Bisa dikatakan, Undang-undang Nomor 41 tahun 2009 tentang Perlindungan Lahan Pertanian Pangan Berkelanjutan dirusak oleh Undang-Undang Cipta Kerja, yang seakan sengaja dibuat untuk keuntungan para penguasa. UU Cipta Kerja ini akan mempermudah izin pemanfaatan kawasan hutan, dan alih fungsi lahan, yang sering kali meleset atau tidak sesuai dengan Analisis Dampak Lingkungan (Amdal). Belum lagi, ditimbang dari aspek-aspek lainnya, di mana hal itu bersinggungan langsung dengan masyarakat setempat. Begitu juga dengan UU No 41 Tahun 1999 mengenai penyelenggaraan kehutanan yang sudah tidak ada harga tajinya.
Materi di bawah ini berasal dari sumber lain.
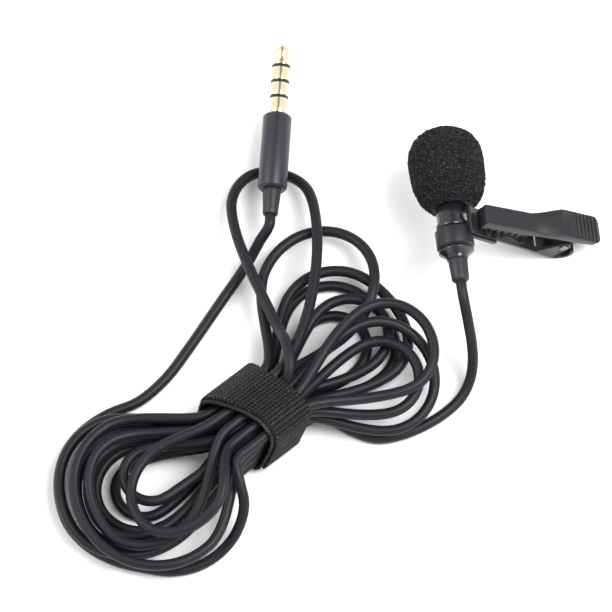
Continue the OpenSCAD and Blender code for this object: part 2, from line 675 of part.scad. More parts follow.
module upper_lever() {
    tooth_w = 0.8;
    tooth_h = 0.9;
    tooth_from = 2.4;
    tooth_count = 6;
    wall_t = 0.5;
    nose_set = [0.5, 1.1];
    rim_h = 0.6;
    ear_top = [2.6, 0.3];
    ridge_d = 0.45;
    ridge_from = 0.75;
    ridge_pitch = 0.93;
    ridge_border = 0.3;
    front_wall = [
        lever_line[0], lever_line[1], lever_line[2], lever_line[2] - [0, lever_wall_h],
        lever_line[1] - [0, lever_wall_h], lever_line[0] + [nose_set[0], -lever_wall_h]
    ];
    pad_wall = [
        lever_line[2], lever_line[3], lever_line[3] - [0, sheet_t + rim_h],
        lever_line[2] - [0, lever_wall_h]
    ];
    tooth_y = lever_line[0][1] - lever_wall_h;
    rise = crease[1] / crease[0];
    color("#7d7b7e") on_clip() difference() {
        union() {
            intersection() {
                slab(2 * lever_pad_w) polygon(concat(lever_line, flipped(lowered(lever_line, sheet_t))));
                through_plan(lever_plan(0));
            }
            intersection() {
                slab(2 * lever_pad_w) {
                    polygon(front_wall);
                    polygon(pad_wall);
                    for (k = [0:tooth_count - 1]) {
                        let(x = tooth_from + 2 * tooth_w * k)
                        translate([x, tooth_y + rise * (x - lever_front_x) - tooth_h])
                            square([tooth_w, tooth_h + sheet_t]);
                    }
                }
                difference() {
                    through_plan(lever_plan(0));
                    through_plan(lever_plan(wall_t));
                }
            }
            slab(lever_nose_w) polygon([
                lever_line[0], lever_line[0] + [sheet_t, 0],
                [lever_front_x + nose_set[1] + sheet_t, jaw_y + mouth_gap],
                [lever_front_x + nose_set[1], jaw_y + mouth_gap]
            ]);
            both_sides(lever_ear_z, sheet_t) {
                polygon([
                    [pivot_x - ear_root, lever_line[2][1]], [pivot_x, lever_line[2][1]] + ear_top,
                    [pivot_x + ear_r, pivot_y], [pivot_x - ear_r, pivot_y]
                ]);
                translate([pivot_x, pivot_y]) circle(r = ear_r);
            }
            for (k = [0:ridge_count - 1]) {
                let(back = ridge_from + ridge_pitch * k)
                translate([pad_end_x - back, lever_line[3][1] - back * pad_rise, -clip_offset])
                    cylinder(d = ridge_d, h = lever_pad_w - 2 * ridge_border, center = true, $fn = 24);
            }
        }
        translate([pivot_x, pivot_y, -clip_offset])
            cylinder(r = pin_d / 2 + pivot_gap, h = jaw_w, center = true);
    }
}

module pivot_pin() {
    head_t = 0.3;
    head_border = 0.25;
    color("#9a9a9e") on_clip() translate([pivot_x, pivot_y, -clip_offset]) {
        cylinder(d = pin_d, h = jaw_w, center = true);
        for (side = [-1, 1]) {
            translate([0, 0, side * (jaw_w / 2 + head_t / 2)])
                cylinder(d = pin_d + 2 * head_border, h = head_t, center = true);
        }
    }
}

// The spring's coil round the pin, in the clip's frame, and its lower arm,
// which stands on the jaw
coil_rings = 8;
spring_points = concat(
    [for (k = [0:coil_rings * spring_turns])
        let(a = -360 * k / coil_rings)
        [
            pivot_x + spring_r * cos(a), pivot_y + spring_r * sin(a),
            coil_z + spring_pitch * k / coil_rings
        ]],
    [for (t = [0.3, 0.65, 1])
        [pivot_x + spring_r, pivot_y - t * pivot_rise, coil_z + spring_len]]
);

module torsion_spring() {
    color("#a7a7ab") on_clip() tube(spring_points, spring_wire, 6);
    echo(spring_gap = least_gap(spring_points, spring_wire, coil_rings / 2));
}

// The spring's upper arm, which moves with the lever, clear of the coil
module spring_arm() {
    arm_from = pivot_y + 1.1;
    arm_to = pivot_y + pad_end[1] - sheet_t - pad_rise * (pad_end[0] - spring_r) - fit_gap;
    color("#a7a7ab") on_clip() translate([pivot_x + spring_r, arm_from, coil_z])
        rotate([-90, 0, 0]) cylinder(d = spring_wire, h = arm_to - arm_from, $fn = 16);
}

module cord_head_end() {
    color("#303036") laid() tube(head_route, cord_d, free_sides);
}

module cord_plug_end() {
    color("#303036") laid() tube(plug_route, cord_d, free_sides);
}

module cord_hank() {
    color("#303036") laid() tube(hank_points, cord_d, hank_sides);
    echo(hank_gap = least_gap(hank_points, cord_d, 4), hank_length = sum(steps(hank_points)));
}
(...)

Tidak hanya berhenti pada food estate, masyarakat juga terganggu dengan adanya Medco Group pada tahun 2016 yang mulai mengembangkan pertanian padi, sorgum, dan jagung. Alih-alih membuat lumbung pangan, proyek ini justru menghancurkan hutan Papua. Hutan seluas lebih dari 1.282.833 hektare mengalami penggundulan. Dampaknya, membuat masyarakat harus berjalan 10-20 km ke dalam hutan untuk berburu hewan yang biasa mereka makan di Kampung Senegi. Pun dengan sagu sebagai makanan sehari-hari, mereka terpaksa menggantinya dengan beras.
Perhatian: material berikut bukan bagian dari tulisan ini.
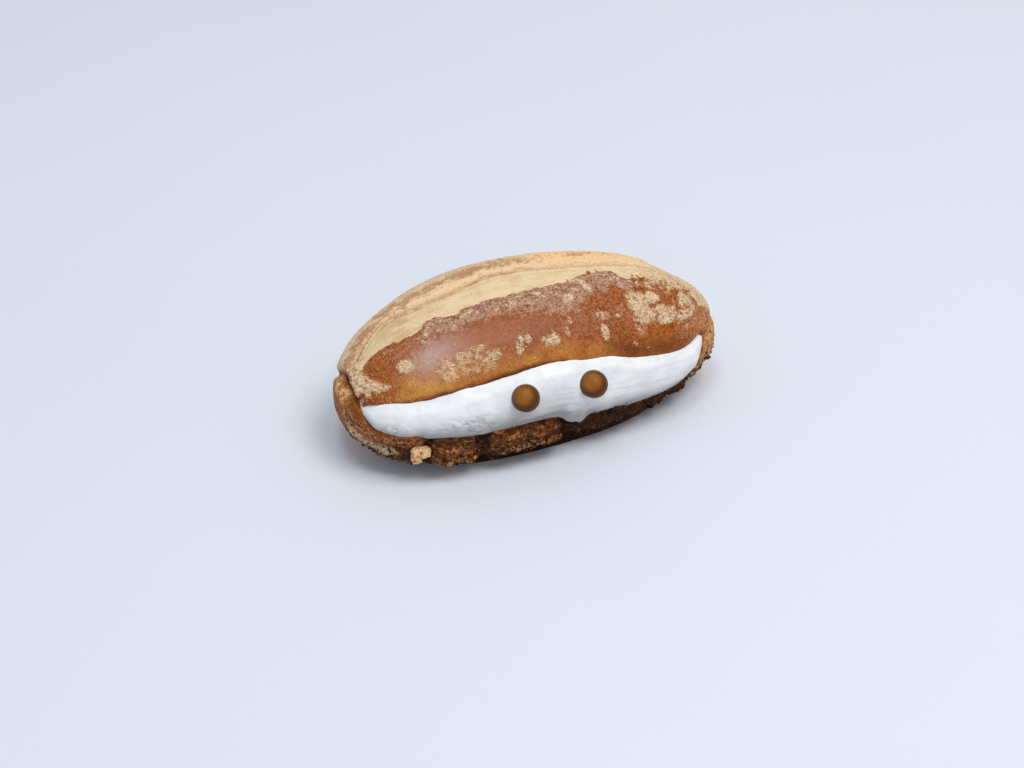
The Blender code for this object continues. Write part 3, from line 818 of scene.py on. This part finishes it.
balls = {
    "radius": 5,
    "centres": {"chocolate_ball_left": (-10.4, -30.4, 33.8), "chocolate_ball_right": (15.6, -29.5, 32.2)},
    "uneven": 0.05,
    "rounds": 6,
    "paintedLitSide": (-0.42, -0.43, 0.8),  # the side painted lighter, as painted light; painted shade grows away from it
    "paintedShadeFullAt": 0.48,
    "brown": screen(142, 86, 28),
    "light": screen(162, 104, 42),
    # painted shade: the dark brown the balls turn to away from the painted light
    "dark": screen(94, 47, 2),
}

# The whipped cream: a closed body that fills the mouth, tucked under the lip and swelling out below it.

cream = {
    "stations": 420,
    "faceRows": 130,
    "wallRows": 6,
    "lipTuck": 4.2,
    "rimTuck": 1.3,
    "swell": 2.3,
    "roundness": 2.6,
    "endSwell": 0.6,
    "endTuck": 3.4,
    "overRim": 0.35,  # how far its foot settles over the rim
    "overRimFrom": (-56, -44),
    "overRimTo": (50, 62),
    "spillX": 8.6,
    "spillHalfWidth": 4.8,
    "spillDrop": 2.4,
    "waves": ((16, 0.55), (6, 0.2)),  # feature size, height
    "strokes": ((7, 20, -0.35, 0.5, 1), (38, 22, 0.1, 0.6, 0.5)),  # where the knife drew it smooth
    "strokesEverywhere": 0.16,
    "strokeDepth": 0.42,
    "pits": ((-31, 10, -0.35, 0.42, 1), (-56, 9, -0.4, 0.4, 0.7)),
    "pitDepth": 0.5,
    "beadHeight": 0.4,
    "beadWidth": 0.55,
    "pocketGap": 0.05,
    "white": screen(240, 240, 240),
    "grey": screen(230, 231, 233),
    "paintedFootShade": screen(164, 162, 159),
}


def creamGrid():
    share = np.linspace(0, 1, round(cream["stations"] * fine) + 1)[1:-1]
    middle, reach = (mouth["left"] + mouth["right"]) / 2, (mouth["right"] - mouth["left"]) / 2
    x = middle + reach * mixed(2 * share - 1, -np.cos(np.pi * share), 0.5)
    face = np.cos(np.linspace(0, np.pi, round(cream["faceRows"] * fine)))
    wall = np.linspace(0, 1, cream["wallRows"] + 1)[:-1]
    up = np.concatenate([np.ones(len(wall)), face, -np.ones(len(wall))])
    out = np.concatenate([wall, np.ones(len(face)), wall[::-1]])
    return x[:, None], up[None, :], out[None, :]


def creamFace(x, z, up, spread):
    share = mouthShare(x)
    rimTuck = mixed(cream["rimTuck"], 1, spread)
    tuck = mixed(cream["rimTuck"], cream["lipTuck"], share) * ramp(0.45, 1, up) + rimTuck * ramp(0.45, 1, -up)
    swell = mixed(cream["endSwell"], cream["swell"], share) * (1 - np.abs(up) ** cream["roundness"])
    return frontY(x, z) + tuck - swell + cream["endTuck"] * (1 - ramp(0.1, 0.75, share))


def creamRelief(points, x, up):
    relief = sum(height * rough(points, size, 2, 40) for size, height in cream["waves"])
    slanted = points[..., 2] + 0.12 * points[..., 0]
    drawn = np.stack([0.13 * points[..., 0], 0.4 * points[..., 1], slanted], axis=-1)
    stroked = np.clip(cream["strokesEverywhere"] + spots(cream["strokes"], x, up), 0, 1)
    relief += cream["strokeDepth"] * rough(drawn, 2.6, 3, 12) * stroked
    pits = rough(points * (0.8, 1, 1), 2.3, 3, 30)
    pitted = cream["pitDepth"] * spots(cream["pits"], x, up)
    relief += pitted * (ramp(0.15, 0.5, pits) - 1.2 * ramp(0.1, 0.5, -pits))
    return relief + 0.05 * rough(points, 1, 3, 50)


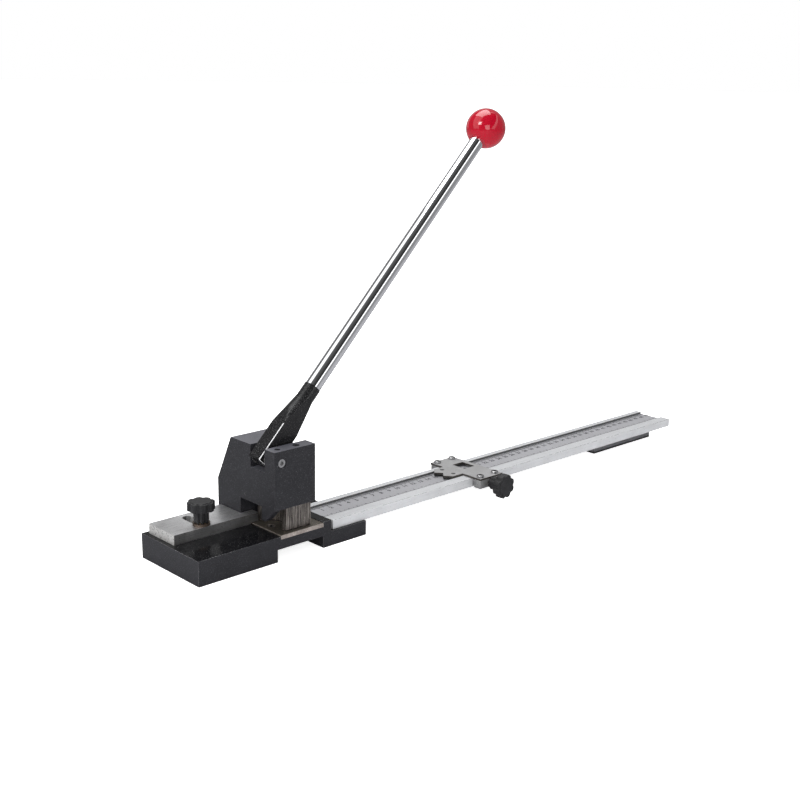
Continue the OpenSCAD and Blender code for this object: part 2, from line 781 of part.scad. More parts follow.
module stop_rear_block() {
    color([0.6, 0.6, 0.6])
    difference() {
        block(stop_right - stop_l, stop_right, rail_y + rail_w + 0.2, stop_rear, stop_block_z, stop_z);
        for (p = stop_screw_pts) post(p, stop_screw_d, stop_z - stop_thread_l, stop_z + 1);
    }
}

module stop_screws() {
    color([0.75, 0.75, 0.76])
    for (p = stop_screw_pts) translate([px(p[0]), py(p[1]), stop_z + stop_t])
        cap_screw(stop_screw_d, 8, 7, 2.2, 2.5);
}

module stop_pad() {
    y1 = rail_y - pad_gap;
    color([0.75, 0.75, 0.76])
    difference() {
        block(stop_left + 1, stop_right - 2, y1 - pad_t, y1,
            stop_block_z + 0.5, rail_top - 0.4);
        translate([px(stop_x), py(y1 - pad_t) - 1, stop_knob_z]) rotate([-90, 0, 0])
            cylinder(d = stop_tip_d + 0.4, h = 2.3);
    }
}

module stop_stud() {
    tip = rail_y - pad_gap - pad_t + stop_tip_play;
    color([0.6, 0.6, 0.62])
    translate([px(stop_x), py(tip), stop_knob_z]) rotate([90, 0, 0]) {
        cylinder(d = stop_tip_d, h = stop_tip_l);
        translate([0, 0, stop_tip_l - 0.2])
            cylinder(d = stop_stud_d, h = tip - stop_tip_l + 0.2 - stop_knob_y + stud_grip);
    }
}

module stop_knob() {
    color([0.09, 0.09, 0.1])
    translate([px(stop_x), py(stop_knob_y), stop_knob_z]) rotate([90, 0, 0])
        star_knob(stop_insert_d, insert_h);
}

module stop_knob_insert() {
    color([0.75, 0.6, 0.3])
    translate([px(stop_x), py(stop_knob_y), stop_knob_z]) rotate([90, 0, 0]) difference() {
        cylinder(d = stop_insert_d, h = insert_h);
        translate([0, 0, -1]) cylinder(d = stop_stud_d, h = insert_h + 0.4);
    }
}

// ---------- assembly ----------

base();
head_block();
head_bolts();
head_dowels();
oil_plugs();
die_plate();
die_screws();
punch();
punch_screws();
ram();
ram_pin();
lever_yoke();
yoke_bush();
yoke_spacers();
pivot_pin();
pivot_set_screw();
rod_set_screw();
lever_rod();
ball_knob();
ball_insert();
fence_bar();
fence_stud();
fence_washer();
fence_knob();
fence_knob_insert();
rail();
scale_tape();
rail_screws();
rail_foot();
rail_foot_pad();
rail_foot_screws();
stop_plate();
stop_tongue();
stop_tongue_screws();
stop_front_block();
stop_rear_block();
stop_screws();
stop_pad();
stop_stud();
stop_knob();
stop_knob_insert();
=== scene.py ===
"""A bench strap cutter: finishes, edges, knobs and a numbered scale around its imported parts."""

import json
import math

import bmesh
import bpy
from bpy.props import FloatProperty, FloatVectorProperty, IntProperty, PointerProperty
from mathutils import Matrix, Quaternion, Vector

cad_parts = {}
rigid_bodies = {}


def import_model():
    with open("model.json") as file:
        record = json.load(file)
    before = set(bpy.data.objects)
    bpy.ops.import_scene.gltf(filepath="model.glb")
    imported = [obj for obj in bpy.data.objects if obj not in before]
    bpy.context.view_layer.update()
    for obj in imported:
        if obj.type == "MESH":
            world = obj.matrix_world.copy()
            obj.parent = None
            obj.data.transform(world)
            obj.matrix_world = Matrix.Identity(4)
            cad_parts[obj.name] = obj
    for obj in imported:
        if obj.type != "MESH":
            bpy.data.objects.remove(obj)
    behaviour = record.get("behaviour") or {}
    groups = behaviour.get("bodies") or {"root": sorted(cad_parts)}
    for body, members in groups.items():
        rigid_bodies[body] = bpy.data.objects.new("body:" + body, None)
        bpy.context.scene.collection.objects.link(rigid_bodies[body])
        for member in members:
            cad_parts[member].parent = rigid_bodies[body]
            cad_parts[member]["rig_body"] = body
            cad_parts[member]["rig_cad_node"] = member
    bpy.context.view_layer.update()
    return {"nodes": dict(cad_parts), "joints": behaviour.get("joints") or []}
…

Pada 2019, Medco Group meneken perjanjian tertulis dengan komitmennya untuk melindungi tempat suci, tempat adat, hutan yang biasa dijadikan tempat berburu dan beberapa tempat penting bagi masyarakat. Medco Group berjanji menjaga jarak sejauh 1.500 meter dari tempat sagu tumbuh di Senegi. Nyatanya, hal itu juga diingkari dengan mudah oleh mereka demi mendapatkan keuntungan yang lebih besar.

Awalnya, masyarakat sekitar diperbolehkan untuk ikut bekerja dengan upah Rp.500.000 hingga Rp.1.000.000 per bulan. Tapi, mereka kemudian dipecat dengan alasan bahwa warga yang bekerja sering mangkir. Dengan mengandalkan penghasilan mereka yang rendah untuk membeli bahan makanan yang mahal, mereka sering kali hanya mampu mengkonsumsi nasi tanpa didampingi dengan lauk yang bergizi. Mie instan juga sering menjadi santapan untuk mengatasi lapar.
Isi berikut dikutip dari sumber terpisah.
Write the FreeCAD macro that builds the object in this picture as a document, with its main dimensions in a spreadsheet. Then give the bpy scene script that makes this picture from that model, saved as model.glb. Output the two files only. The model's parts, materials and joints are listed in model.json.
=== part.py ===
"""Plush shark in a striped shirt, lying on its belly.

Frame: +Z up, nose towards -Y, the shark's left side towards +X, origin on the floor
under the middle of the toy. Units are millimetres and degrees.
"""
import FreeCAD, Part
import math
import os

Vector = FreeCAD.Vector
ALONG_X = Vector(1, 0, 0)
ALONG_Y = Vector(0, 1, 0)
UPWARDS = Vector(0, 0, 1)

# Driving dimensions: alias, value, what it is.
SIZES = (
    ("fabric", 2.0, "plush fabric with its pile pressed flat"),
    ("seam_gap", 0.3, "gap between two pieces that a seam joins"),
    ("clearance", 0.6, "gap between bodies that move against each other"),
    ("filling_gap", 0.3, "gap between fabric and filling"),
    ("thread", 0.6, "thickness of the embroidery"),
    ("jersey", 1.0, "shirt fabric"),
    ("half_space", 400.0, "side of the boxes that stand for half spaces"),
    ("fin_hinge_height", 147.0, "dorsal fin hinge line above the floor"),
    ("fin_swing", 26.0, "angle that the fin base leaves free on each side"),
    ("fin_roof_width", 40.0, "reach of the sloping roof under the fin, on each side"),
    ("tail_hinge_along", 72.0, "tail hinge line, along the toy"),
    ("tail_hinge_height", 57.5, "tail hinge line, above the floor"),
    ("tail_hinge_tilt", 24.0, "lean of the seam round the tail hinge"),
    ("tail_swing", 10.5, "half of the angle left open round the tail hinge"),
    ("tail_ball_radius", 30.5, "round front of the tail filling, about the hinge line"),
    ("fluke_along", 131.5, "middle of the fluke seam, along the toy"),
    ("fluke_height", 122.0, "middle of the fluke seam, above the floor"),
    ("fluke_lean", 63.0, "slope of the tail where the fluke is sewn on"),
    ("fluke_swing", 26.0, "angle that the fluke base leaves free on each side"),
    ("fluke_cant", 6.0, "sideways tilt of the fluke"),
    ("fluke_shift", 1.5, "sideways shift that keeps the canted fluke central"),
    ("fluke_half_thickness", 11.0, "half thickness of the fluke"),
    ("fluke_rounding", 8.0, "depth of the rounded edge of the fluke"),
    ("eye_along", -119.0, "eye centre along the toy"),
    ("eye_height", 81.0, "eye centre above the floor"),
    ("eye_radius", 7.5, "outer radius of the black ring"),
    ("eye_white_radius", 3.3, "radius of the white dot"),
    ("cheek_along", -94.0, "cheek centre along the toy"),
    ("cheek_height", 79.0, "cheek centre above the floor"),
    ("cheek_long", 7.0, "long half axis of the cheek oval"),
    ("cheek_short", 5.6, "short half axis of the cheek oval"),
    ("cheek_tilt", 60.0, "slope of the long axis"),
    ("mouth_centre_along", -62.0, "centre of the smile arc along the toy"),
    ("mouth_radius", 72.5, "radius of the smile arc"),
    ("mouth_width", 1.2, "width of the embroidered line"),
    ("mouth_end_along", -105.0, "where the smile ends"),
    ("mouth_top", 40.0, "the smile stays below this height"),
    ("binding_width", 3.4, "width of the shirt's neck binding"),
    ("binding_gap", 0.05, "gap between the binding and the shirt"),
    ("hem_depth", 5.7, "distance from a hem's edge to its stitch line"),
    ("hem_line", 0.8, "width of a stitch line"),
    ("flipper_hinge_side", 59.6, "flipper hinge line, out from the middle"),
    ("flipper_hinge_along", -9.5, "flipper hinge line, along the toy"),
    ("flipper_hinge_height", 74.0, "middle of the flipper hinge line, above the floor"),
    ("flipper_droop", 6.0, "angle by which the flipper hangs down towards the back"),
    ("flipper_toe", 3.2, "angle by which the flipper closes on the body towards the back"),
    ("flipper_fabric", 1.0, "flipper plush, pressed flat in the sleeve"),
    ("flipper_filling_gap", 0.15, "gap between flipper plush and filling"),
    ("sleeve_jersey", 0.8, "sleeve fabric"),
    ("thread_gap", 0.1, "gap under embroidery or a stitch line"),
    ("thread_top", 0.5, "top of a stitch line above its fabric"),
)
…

Para orang tua turut sedih dan prihatin dengan keadaan anaknya, alamnya yang menjadi korban kekurangan gizi, dan proyek-proyek negara yang tidak bisa dipertanggungjawabkan keberadaannya. Food estate merenggut jiwa pemburu dan peladang masyarakat Papua di Senegi, meningkatkan nilai stunting, merenggut perairan bersih, serta menghilangkan keragaman hayati dan kekayaan yang sudah melekat pada jatidiri orang Papua.

Penduduk Papua dan para penerusnya akan rusak dan lenyap jika masalah-masalah ini tidak segera ditanggulangi oleh pemerintah. Tidak dipungkiri, bahwa peritiwa ini akan terulang kembali, jika food estate yang kurang pertimbangan terhadap masa depan. Mencegah kerusakan alam di Papua berarti mencegah adanya kelaparan dan kematian anak-anak sebab gizi buruk, serta menjaga keberlangsungan kehidupan di masa depan .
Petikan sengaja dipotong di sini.